Exercise task -
Write the listing out again, all of it, word for word.

....

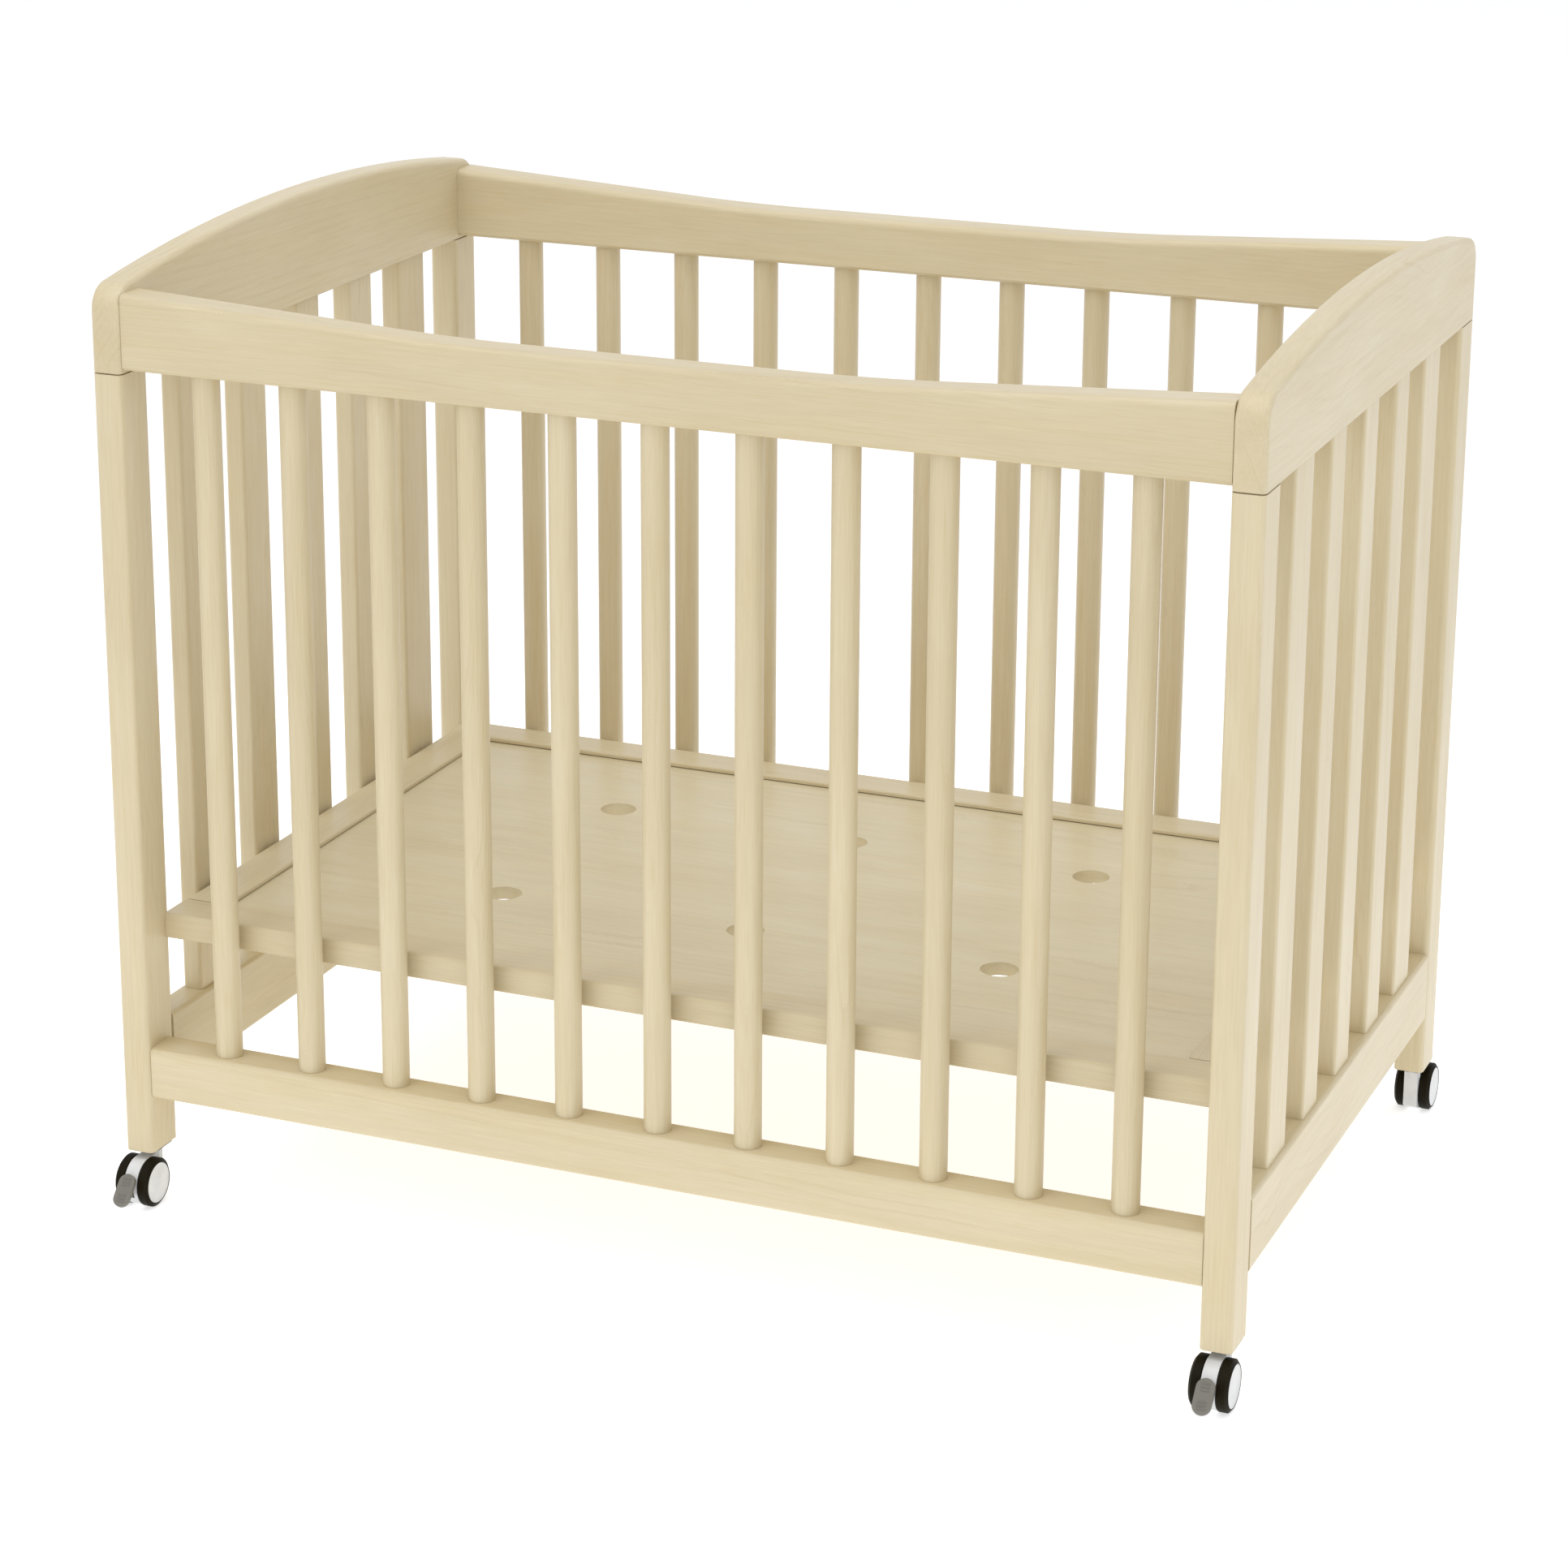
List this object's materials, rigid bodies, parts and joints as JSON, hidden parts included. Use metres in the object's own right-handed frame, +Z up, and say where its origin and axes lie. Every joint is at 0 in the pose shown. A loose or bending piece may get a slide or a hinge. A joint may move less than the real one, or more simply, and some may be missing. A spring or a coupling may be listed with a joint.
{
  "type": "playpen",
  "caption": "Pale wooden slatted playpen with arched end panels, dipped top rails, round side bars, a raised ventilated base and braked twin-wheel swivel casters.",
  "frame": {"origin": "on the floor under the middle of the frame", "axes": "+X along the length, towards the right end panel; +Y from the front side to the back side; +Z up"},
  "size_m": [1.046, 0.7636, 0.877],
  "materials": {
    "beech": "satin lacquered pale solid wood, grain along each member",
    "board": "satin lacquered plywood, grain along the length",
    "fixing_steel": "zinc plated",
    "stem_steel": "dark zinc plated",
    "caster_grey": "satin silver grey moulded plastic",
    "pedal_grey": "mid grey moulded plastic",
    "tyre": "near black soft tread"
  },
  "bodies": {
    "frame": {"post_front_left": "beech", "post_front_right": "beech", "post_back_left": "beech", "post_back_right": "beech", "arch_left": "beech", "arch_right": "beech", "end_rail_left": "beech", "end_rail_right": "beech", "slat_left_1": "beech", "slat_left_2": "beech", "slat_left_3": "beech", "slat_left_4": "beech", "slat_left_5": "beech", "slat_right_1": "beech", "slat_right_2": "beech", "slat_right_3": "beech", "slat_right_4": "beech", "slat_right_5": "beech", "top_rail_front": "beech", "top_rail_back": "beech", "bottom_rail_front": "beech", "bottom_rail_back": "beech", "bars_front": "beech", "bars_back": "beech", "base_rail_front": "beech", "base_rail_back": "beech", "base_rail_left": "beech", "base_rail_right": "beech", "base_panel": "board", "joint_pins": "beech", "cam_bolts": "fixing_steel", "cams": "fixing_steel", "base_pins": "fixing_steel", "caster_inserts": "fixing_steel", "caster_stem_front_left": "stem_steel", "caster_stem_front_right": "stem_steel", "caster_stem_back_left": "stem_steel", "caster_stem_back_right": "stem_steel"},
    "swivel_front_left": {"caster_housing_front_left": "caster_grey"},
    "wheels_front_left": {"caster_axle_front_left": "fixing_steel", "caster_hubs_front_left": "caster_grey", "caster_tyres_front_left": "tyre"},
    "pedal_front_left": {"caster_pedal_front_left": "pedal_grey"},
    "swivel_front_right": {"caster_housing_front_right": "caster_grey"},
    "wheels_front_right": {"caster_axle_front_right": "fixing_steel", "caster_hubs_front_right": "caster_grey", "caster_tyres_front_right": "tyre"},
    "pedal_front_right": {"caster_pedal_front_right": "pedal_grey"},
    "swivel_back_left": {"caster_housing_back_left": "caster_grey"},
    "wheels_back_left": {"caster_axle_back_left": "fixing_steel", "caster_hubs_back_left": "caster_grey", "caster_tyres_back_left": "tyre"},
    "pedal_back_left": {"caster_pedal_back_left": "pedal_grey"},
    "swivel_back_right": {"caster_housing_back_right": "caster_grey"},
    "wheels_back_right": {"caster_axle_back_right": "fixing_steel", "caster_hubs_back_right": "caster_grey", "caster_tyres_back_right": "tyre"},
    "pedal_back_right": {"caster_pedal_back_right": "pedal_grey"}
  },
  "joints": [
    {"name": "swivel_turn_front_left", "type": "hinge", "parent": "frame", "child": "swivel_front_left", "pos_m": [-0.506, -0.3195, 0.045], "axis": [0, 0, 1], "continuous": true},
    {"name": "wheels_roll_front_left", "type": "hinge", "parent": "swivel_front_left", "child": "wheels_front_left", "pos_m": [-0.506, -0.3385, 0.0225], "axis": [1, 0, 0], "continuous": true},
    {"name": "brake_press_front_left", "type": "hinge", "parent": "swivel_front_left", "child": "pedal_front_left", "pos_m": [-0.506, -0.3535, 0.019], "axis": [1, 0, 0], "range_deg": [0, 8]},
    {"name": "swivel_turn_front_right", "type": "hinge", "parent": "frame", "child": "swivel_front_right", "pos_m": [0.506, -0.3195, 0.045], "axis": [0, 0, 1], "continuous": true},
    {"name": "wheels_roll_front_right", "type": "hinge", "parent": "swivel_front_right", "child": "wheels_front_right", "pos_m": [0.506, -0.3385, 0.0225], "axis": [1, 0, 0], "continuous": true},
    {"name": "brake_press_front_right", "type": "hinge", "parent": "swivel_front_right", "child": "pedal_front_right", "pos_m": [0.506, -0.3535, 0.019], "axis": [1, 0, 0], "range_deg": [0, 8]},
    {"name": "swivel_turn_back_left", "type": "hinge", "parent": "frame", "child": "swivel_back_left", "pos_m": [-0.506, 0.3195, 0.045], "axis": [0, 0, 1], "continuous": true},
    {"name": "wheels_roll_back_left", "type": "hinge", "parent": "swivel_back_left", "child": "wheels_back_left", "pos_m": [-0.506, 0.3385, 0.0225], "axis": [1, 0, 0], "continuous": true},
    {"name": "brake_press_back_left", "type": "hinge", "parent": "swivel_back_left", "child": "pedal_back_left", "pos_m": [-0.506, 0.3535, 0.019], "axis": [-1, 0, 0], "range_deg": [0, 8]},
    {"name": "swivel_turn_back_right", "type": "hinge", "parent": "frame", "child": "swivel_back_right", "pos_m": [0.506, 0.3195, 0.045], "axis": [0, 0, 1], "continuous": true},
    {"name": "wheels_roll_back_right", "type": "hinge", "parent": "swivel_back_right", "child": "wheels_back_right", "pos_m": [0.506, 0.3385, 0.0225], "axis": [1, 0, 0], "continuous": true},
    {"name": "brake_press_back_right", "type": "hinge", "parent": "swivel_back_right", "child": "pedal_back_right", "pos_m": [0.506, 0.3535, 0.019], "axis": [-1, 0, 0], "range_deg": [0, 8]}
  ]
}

....

Output for this exercise -
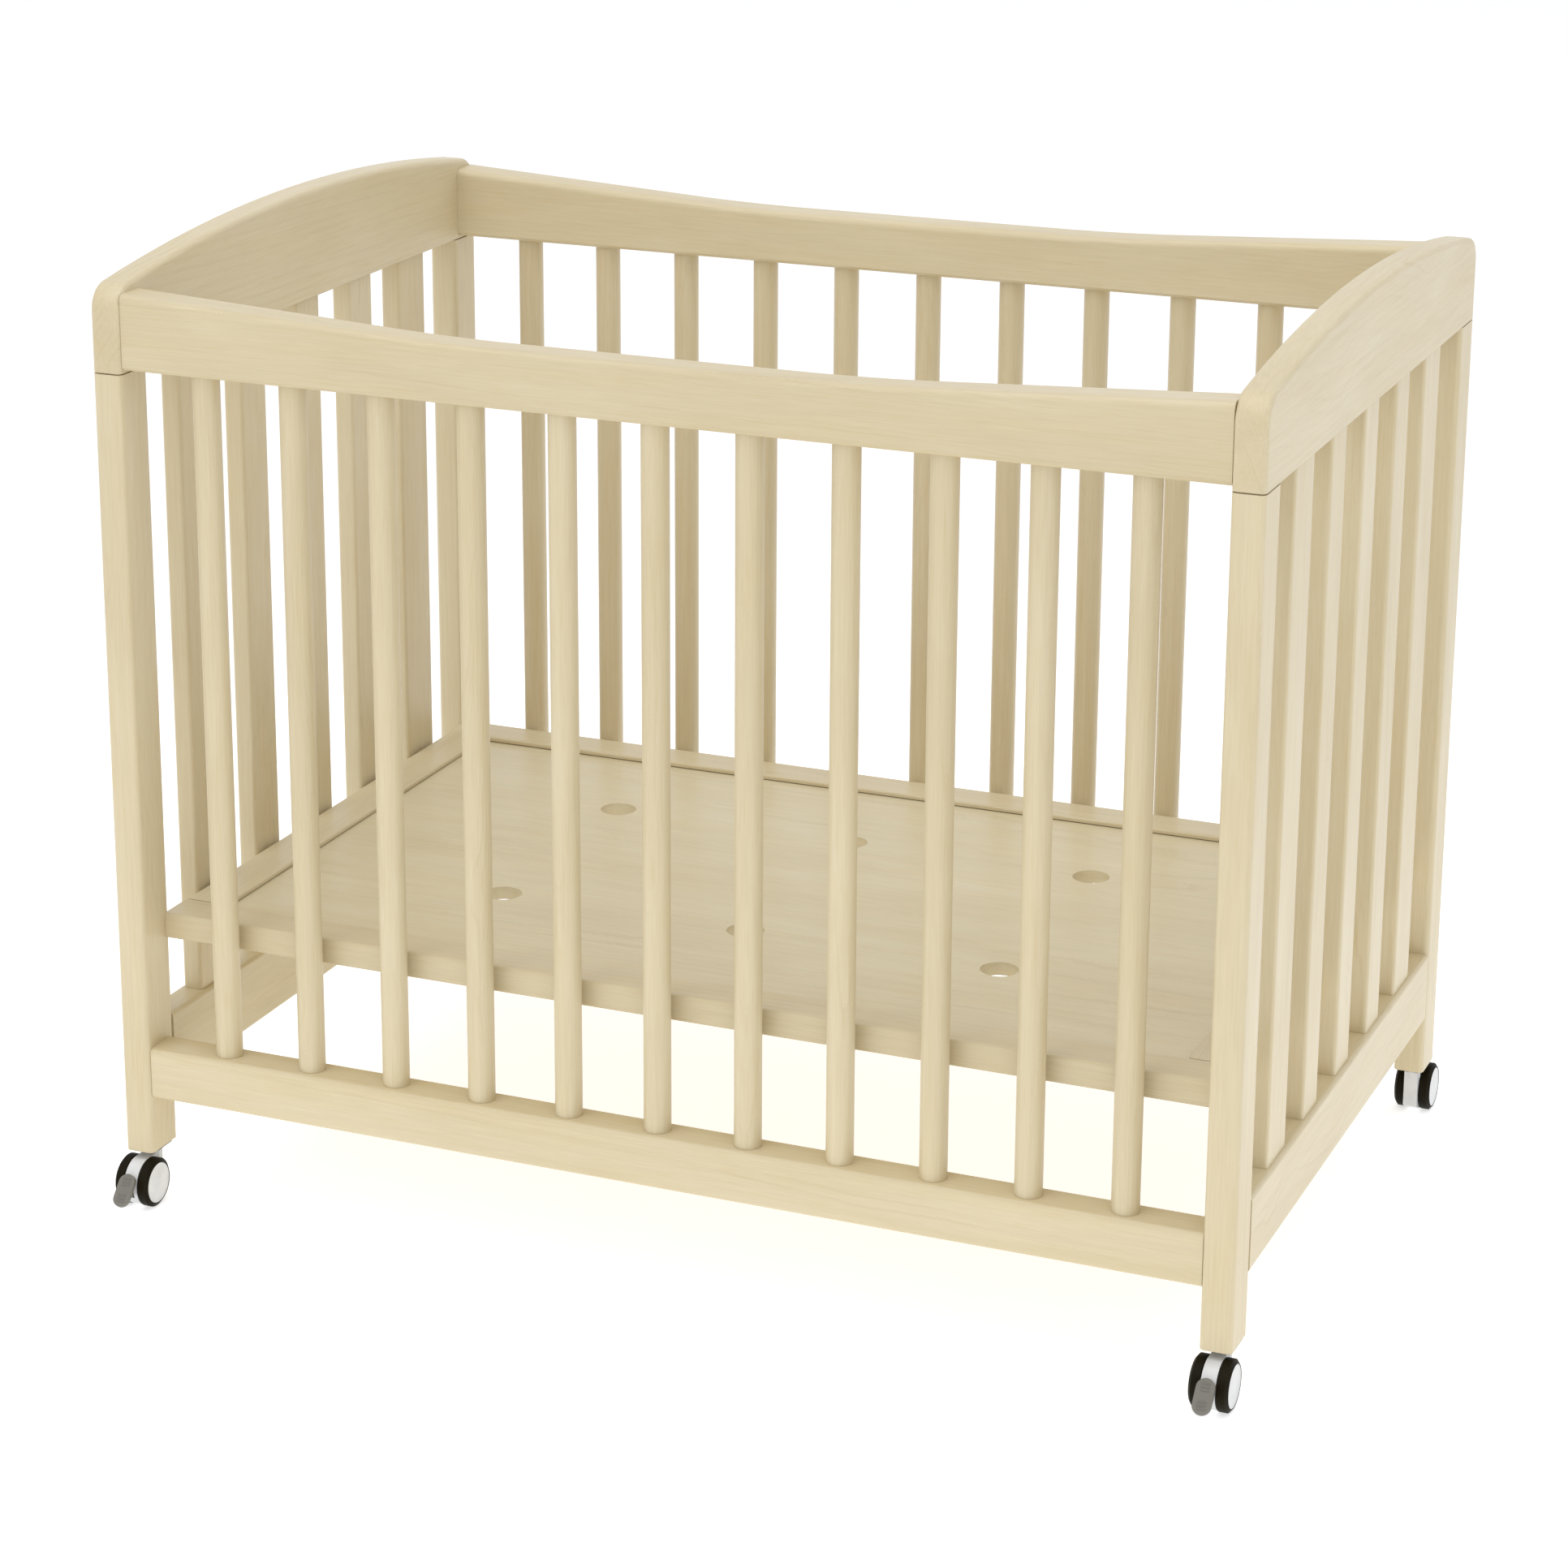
List this object's materials, rigid bodies, parts and joints as JSON, hidden parts included. Use metres in the object's own right-handed frame, +Z up, and say where its origin and axes lie. Every joint is at 0 in the pose shown. A loose or bending piece may get a slide or a hinge. A joint may move less than the real one, or more simply, and some may be missing. A spring or a coupling may be listed with a joint.
{
  "type": "playpen",
  "caption": "Pale wooden slatted playpen with arched end panels, dipped top rails, round side bars, a raised ventilated base and braked twin-wheel swivel casters.",
  "frame": {"origin": "on the floor under the middle of the frame", "axes": "+X along the length, towards the right end panel; +Y from the front side to the back side; +Z up"},
  "size_m": [1.046, 0.7636, 0.877],
  "materials": {
    "beech": "satin lacquered pale solid wood, grain along each member",
    "board": "satin lacquered plywood, grain along the length",
    "fixing_steel": "zinc plated",
    "stem_steel": "dark zinc plated",
    "caster_grey": "satin silver grey moulded plastic",
    "pedal_grey": "mid grey moulded plastic",
    "tyre": "near black soft tread"
  },
  "bodies": {
    "frame": {"post_front_left": "beech", "post_front_right": "beech", "post_back_left": "beech", "post_back_right": "beech", "arch_left": "beech", "arch_right": "beech", "end_rail_left": "beech", "end_rail_right": "beech", "slat_left_1": "beech", "slat_left_2": "beech", "slat_left_3": "beech", "slat_left_4": "beech", "slat_left_5": "beech", "slat_right_1": "beech", "slat_right_2": "beech", "slat_right_3": "beech", "slat_right_4": "beech", "slat_right_5": "beech", "top_rail_front": "beech", "top_rail_back": "beech", "bottom_rail_front": "beech", "bottom_rail_back": "beech", "bars_front": "beech", "bars_back": "beech", "base_rail_front": "beech", "base_rail_back": "beech", "base_rail_left": "beech", "base_rail_right": "beech", "base_panel": "board", "joint_pins": "beech", "cam_bolts": "fixing_steel", "cams": "fixing_steel", "base_pins": "fixing_steel", "caster_inserts": "fixing_steel", "caster_stem_front_left": "stem_steel", "caster_stem_front_right": "stem_steel", "caster_stem_back_left": "stem_steel", "caster_stem_back_right": "stem_steel"},
    "swivel_front_left": {"caster_housing_front_left": "caster_grey"},
    "wheels_front_left": {"caster_axle_front_left": "fixing_steel", "caster_hubs_front_left": "caster_grey", "caster_tyres_front_left": "tyre"},
    "pedal_front_left": {"caster_pedal_front_left": "pedal_grey"},
    "swivel_front_right": {"caster_housing_front_right": "caster_grey"},
    "wheels_front_right": {"caster_axle_front_right": "fixing_steel", "caster_hubs_front_right": "caster_grey", "caster_tyres_front_right": "tyre"},
    "pedal_front_right": {"caster_pedal_front_right": "pedal_grey"},
    "swivel_back_left": {"caster_housing_back_left": "caster_grey"},
    "wheels_back_left": {"caster_axle_back_left": "fixing_steel", "caster_hubs_back_left": "caster_grey", "caster_tyres_back_left": "tyre"},
    "pedal_back_left": {"caster_pedal_back_left": "pedal_grey"},
    "swivel_back_right": {"caster_housing_back_right": "caster_grey"},
    "wheels_back_right": {"caster_axle_back_right": "fixing_steel", "caster_hubs_back_right": "caster_grey", "caster_tyres_back_right": "tyre"},
    "pedal_back_right": {"caster_pedal_back_right": "pedal_grey"}
  },
  "joints": [
    {"name": "swivel_turn_front_left", "type": "hinge", "parent": "frame", "child": "swivel_front_left", "pos_m": [-0.506, -0.3195, 0.045], "axis": [0, 0, 1], "continuous": true},
    {"name": "wheels_roll_front_left", "type": "hinge", "parent": "swivel_front_left", "child": "wheels_front_left", "pos_m": [-0.506, -0.3385, 0.0225], "axis": [1, 0, 0], "continuous": true},
    {"name": "brake_press_front_left", "type": "hinge", "parent": "swivel_front_left", "child": "pedal_front_left", "pos_m": [-0.506, -0.3535, 0.019], "axis": [1, 0, 0], "range_deg": [0, 8]},
    {"name": "swivel_turn_front_right", "type": "hinge", "parent": "frame", "child": "swivel_front_right", "pos_m": [0.506, -0.3195, 0.045], "axis": [0, 0, 1], "continuous": true},
    {"name": "wheels_roll_front_right", "type": "hinge", "parent": "swivel_front_right", "child": "wheels_front_right", "pos_m": [0.506, -0.3385, 0.0225], "axis": [1, 0, 0], "continuous": true},
    {"name": "brake_press_front_right", "type": "hinge", "parent": "swivel_front_right", "child": "pedal_front_right", "pos_m": [0.506, -0.3535, 0.019], "axis": [1, 0, 0], "range_deg": [0, 8]},
    {"name": "swivel_turn_back_left", "type": "hinge", "parent": "frame", "child": "swivel_back_left", "pos_m": [-0.506, 0.3195, 0.045], "axis": [0, 0, 1], "continuous": true},
    {"name": "wheels_roll_back_left", "type": "hinge", "parent": "swivel_back_left", "child": "wheels_back_left", "pos_m": [-0.506, 0.3385, 0.0225], "axis": [1, 0, 0], "continuous": true},
    {"name": "brake_press_back_left", "type": "hinge", "parent": "swivel_back_left", "child": "pedal_back_left", "pos_m": [-0.506, 0.3535, 0.019], "axis": [-1, 0, 0], "range_deg": [0, 8]},
    {"name": "swivel_turn_back_right", "type": "hinge", "parent": "frame", "child": "swivel_back_right", "pos_m": [0.506, 0.3195, 0.045], "axis": [0, 0, 1], "continuous": true},
    {"name": "wheels_roll_back_right", "type": "hinge", "parent": "swivel_back_right", "child": "wheels_back_right", "pos_m": [0.506, 0.3385, 0.0225], "axis": [1, 0, 0], "continuous": true},
    {"name": "brake_press_back_right", "type": "hinge", "parent": "swivel_back_right", "child": "pedal_back_right", "pos_m": [0.506, 0.3535, 0.019], "axis": [-1, 0, 0], "range_deg": [0, 8]}
  ]
}